(Data records)
----------------------------------------

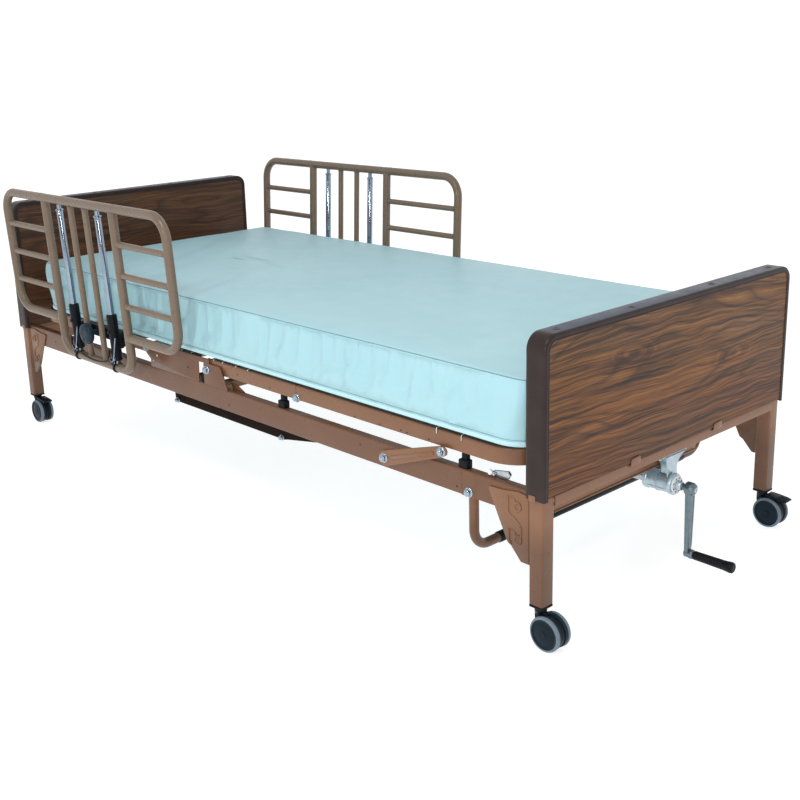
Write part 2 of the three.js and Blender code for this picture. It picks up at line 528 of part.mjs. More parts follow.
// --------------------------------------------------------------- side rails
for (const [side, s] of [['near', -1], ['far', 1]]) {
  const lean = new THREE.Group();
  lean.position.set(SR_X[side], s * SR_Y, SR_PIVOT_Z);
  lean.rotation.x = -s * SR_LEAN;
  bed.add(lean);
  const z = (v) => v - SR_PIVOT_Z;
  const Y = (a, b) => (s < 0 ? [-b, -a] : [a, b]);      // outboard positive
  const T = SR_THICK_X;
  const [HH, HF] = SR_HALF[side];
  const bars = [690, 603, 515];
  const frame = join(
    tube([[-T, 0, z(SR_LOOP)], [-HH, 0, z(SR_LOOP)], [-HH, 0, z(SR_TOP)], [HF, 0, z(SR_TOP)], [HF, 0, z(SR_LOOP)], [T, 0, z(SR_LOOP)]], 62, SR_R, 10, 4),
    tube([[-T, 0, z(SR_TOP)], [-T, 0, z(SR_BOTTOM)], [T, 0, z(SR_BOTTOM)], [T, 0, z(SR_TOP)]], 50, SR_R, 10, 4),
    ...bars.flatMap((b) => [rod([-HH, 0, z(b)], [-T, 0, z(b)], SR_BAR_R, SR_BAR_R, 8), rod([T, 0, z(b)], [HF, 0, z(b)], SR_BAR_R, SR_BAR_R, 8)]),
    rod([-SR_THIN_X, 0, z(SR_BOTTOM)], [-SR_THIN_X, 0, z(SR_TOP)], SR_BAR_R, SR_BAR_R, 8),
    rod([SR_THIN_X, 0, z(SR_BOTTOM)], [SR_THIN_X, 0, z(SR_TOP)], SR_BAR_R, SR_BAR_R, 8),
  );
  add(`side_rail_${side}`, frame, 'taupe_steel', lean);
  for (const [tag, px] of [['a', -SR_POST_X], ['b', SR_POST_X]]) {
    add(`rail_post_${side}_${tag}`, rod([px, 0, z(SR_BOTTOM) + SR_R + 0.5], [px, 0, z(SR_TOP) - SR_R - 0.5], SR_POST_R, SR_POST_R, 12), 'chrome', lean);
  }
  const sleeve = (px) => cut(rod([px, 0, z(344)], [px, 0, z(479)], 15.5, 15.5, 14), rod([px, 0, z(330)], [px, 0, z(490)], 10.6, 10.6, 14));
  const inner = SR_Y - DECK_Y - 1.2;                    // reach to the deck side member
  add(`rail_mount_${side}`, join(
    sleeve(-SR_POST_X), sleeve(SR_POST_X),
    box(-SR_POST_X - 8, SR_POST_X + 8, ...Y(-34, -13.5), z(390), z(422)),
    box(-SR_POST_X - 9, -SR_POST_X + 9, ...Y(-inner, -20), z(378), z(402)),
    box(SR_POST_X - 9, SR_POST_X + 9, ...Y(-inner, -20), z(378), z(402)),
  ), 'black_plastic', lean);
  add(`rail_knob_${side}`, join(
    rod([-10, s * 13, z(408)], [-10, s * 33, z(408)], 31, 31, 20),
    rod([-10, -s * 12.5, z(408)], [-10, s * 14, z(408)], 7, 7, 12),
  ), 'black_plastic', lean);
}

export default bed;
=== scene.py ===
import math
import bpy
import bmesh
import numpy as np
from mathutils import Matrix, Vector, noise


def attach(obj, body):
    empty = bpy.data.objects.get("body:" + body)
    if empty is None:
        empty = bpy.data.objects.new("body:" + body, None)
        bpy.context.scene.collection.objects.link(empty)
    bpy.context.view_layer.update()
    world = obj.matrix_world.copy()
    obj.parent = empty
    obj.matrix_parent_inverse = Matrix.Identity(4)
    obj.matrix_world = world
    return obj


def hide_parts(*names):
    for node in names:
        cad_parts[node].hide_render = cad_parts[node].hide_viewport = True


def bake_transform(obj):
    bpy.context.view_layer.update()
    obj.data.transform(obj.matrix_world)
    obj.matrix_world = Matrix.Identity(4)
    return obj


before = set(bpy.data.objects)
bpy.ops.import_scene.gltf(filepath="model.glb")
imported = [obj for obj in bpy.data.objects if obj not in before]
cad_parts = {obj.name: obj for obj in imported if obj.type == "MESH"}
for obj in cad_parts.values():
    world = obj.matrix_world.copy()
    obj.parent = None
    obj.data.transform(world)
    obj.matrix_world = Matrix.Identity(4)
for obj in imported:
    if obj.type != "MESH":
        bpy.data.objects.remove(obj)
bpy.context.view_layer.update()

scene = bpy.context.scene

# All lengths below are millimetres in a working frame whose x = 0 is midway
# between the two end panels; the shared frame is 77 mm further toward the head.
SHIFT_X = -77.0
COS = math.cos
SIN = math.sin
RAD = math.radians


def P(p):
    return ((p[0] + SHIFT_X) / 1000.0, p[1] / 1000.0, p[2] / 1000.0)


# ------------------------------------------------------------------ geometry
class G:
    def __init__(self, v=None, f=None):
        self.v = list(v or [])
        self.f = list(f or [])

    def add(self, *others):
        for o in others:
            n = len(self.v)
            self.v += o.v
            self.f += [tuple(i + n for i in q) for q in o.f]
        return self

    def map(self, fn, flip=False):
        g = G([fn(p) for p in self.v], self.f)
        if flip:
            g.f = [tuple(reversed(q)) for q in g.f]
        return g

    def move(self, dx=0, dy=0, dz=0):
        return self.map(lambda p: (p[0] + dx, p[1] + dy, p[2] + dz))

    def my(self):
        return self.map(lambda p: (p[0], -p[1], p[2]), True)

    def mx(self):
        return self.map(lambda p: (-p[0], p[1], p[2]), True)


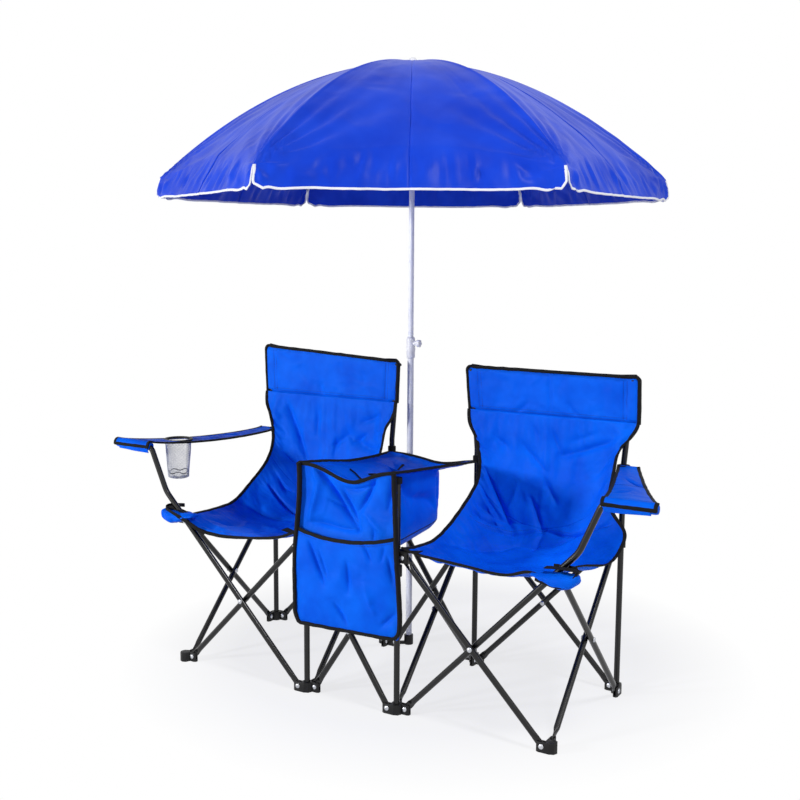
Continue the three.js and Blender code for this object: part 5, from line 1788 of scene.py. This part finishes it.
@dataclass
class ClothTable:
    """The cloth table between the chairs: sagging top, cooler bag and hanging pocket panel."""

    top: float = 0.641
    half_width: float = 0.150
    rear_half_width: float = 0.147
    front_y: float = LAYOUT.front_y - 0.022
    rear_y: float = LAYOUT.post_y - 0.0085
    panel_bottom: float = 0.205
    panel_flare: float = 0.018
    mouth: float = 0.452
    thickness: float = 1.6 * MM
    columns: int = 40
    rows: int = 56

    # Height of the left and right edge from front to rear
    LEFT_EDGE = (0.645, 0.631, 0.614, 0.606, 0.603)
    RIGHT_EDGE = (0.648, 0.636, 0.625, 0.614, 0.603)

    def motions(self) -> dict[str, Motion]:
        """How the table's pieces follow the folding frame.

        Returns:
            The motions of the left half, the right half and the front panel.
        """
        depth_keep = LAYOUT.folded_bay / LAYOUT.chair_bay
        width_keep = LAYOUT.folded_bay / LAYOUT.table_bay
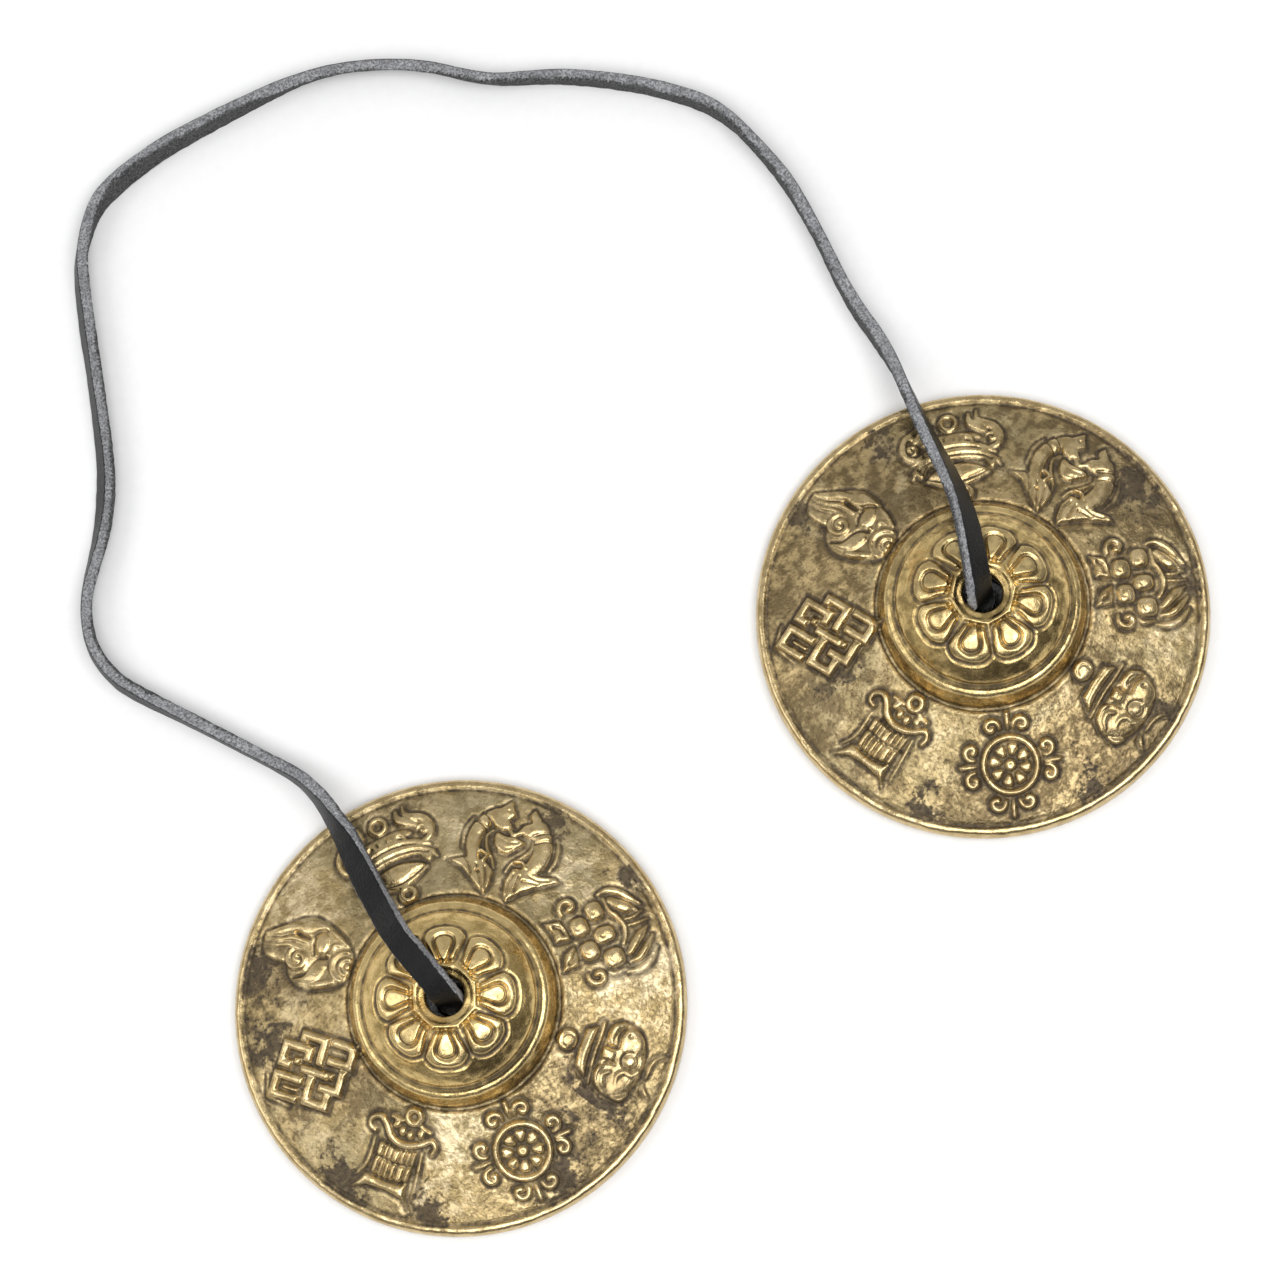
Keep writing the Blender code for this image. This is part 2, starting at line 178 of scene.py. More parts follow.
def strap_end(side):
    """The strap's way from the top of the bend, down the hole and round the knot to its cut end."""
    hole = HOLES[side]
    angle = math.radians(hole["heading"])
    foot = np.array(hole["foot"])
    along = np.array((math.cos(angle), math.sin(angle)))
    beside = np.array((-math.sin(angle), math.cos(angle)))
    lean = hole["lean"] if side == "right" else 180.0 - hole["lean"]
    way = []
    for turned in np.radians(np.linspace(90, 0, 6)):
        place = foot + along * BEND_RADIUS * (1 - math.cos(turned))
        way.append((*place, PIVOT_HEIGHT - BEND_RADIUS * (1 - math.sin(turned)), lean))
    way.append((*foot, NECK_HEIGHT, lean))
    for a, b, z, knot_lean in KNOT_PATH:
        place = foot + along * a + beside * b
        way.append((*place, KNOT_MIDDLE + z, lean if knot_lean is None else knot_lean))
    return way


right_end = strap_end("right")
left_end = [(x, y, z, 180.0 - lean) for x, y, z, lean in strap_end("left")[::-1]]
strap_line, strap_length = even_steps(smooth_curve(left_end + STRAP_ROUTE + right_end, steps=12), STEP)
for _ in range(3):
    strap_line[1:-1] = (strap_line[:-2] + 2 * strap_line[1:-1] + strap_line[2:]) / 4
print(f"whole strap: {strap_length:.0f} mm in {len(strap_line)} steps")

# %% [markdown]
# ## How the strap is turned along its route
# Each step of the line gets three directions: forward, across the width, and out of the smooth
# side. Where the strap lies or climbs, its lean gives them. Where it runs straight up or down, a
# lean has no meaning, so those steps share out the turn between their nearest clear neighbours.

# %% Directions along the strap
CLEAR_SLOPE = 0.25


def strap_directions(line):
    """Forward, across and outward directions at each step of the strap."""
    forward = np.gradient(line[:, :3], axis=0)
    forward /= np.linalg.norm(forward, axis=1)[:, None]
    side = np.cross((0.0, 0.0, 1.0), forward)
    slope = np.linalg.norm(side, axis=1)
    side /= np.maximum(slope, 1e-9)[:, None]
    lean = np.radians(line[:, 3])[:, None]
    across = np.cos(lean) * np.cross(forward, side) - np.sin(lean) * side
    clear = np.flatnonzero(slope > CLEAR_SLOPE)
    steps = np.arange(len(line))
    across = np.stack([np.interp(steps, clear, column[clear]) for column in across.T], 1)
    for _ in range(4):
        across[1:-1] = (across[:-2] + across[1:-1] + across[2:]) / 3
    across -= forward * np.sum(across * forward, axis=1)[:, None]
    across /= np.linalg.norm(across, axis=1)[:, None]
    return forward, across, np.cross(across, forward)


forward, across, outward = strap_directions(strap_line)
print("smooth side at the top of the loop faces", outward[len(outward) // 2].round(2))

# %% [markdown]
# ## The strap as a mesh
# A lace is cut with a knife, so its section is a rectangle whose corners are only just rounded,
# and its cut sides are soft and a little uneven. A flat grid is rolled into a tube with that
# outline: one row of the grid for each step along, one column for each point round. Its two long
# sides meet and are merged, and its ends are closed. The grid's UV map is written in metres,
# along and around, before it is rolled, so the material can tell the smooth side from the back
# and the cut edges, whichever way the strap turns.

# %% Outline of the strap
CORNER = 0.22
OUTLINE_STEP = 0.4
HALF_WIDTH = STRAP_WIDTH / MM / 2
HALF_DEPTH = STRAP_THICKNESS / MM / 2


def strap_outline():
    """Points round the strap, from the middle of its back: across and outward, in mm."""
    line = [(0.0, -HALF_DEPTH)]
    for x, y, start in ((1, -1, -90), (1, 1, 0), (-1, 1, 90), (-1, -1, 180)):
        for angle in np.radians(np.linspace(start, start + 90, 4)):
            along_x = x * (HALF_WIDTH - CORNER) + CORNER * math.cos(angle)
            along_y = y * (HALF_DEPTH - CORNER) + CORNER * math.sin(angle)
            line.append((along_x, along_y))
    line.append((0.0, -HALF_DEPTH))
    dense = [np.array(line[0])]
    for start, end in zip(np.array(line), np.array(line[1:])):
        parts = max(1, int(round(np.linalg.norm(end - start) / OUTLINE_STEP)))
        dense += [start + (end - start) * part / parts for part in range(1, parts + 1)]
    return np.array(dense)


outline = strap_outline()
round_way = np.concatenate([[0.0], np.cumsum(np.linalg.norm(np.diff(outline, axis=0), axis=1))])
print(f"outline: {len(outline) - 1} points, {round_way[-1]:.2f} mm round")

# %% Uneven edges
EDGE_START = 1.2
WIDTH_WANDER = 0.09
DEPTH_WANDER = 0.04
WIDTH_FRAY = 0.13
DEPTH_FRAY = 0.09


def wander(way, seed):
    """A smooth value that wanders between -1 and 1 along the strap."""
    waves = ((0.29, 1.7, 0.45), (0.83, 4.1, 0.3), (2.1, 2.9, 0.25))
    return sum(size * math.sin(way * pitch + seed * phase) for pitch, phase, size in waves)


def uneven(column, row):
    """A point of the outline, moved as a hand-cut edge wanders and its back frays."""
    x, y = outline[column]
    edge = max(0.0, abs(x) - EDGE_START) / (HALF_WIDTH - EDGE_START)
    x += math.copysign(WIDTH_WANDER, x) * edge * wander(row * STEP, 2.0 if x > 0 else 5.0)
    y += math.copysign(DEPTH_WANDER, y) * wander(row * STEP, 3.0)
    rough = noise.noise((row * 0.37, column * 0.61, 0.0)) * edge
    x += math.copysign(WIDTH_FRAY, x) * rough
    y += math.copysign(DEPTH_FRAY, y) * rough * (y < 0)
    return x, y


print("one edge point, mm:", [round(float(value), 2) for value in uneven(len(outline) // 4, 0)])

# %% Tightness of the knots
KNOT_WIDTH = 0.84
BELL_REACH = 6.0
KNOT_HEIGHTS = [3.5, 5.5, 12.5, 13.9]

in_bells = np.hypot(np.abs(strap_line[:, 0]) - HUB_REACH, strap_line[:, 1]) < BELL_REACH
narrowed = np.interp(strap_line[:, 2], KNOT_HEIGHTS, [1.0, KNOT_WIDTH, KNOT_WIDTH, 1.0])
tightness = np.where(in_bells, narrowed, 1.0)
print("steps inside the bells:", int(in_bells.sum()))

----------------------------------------

# GOAL OF THE EXERCISE
Where a line of the records above holds the word "follow", copy that line.

# SOLUTION
Write part 2 of the three.js and Blender code for this picture. It picks up at line 528 of part.mjs. More parts follow.
        """How the table's pieces follow the folding frame.
Keep writing the Blender code for this image. This is part 2, starting at line 178 of scene.py. More parts follow.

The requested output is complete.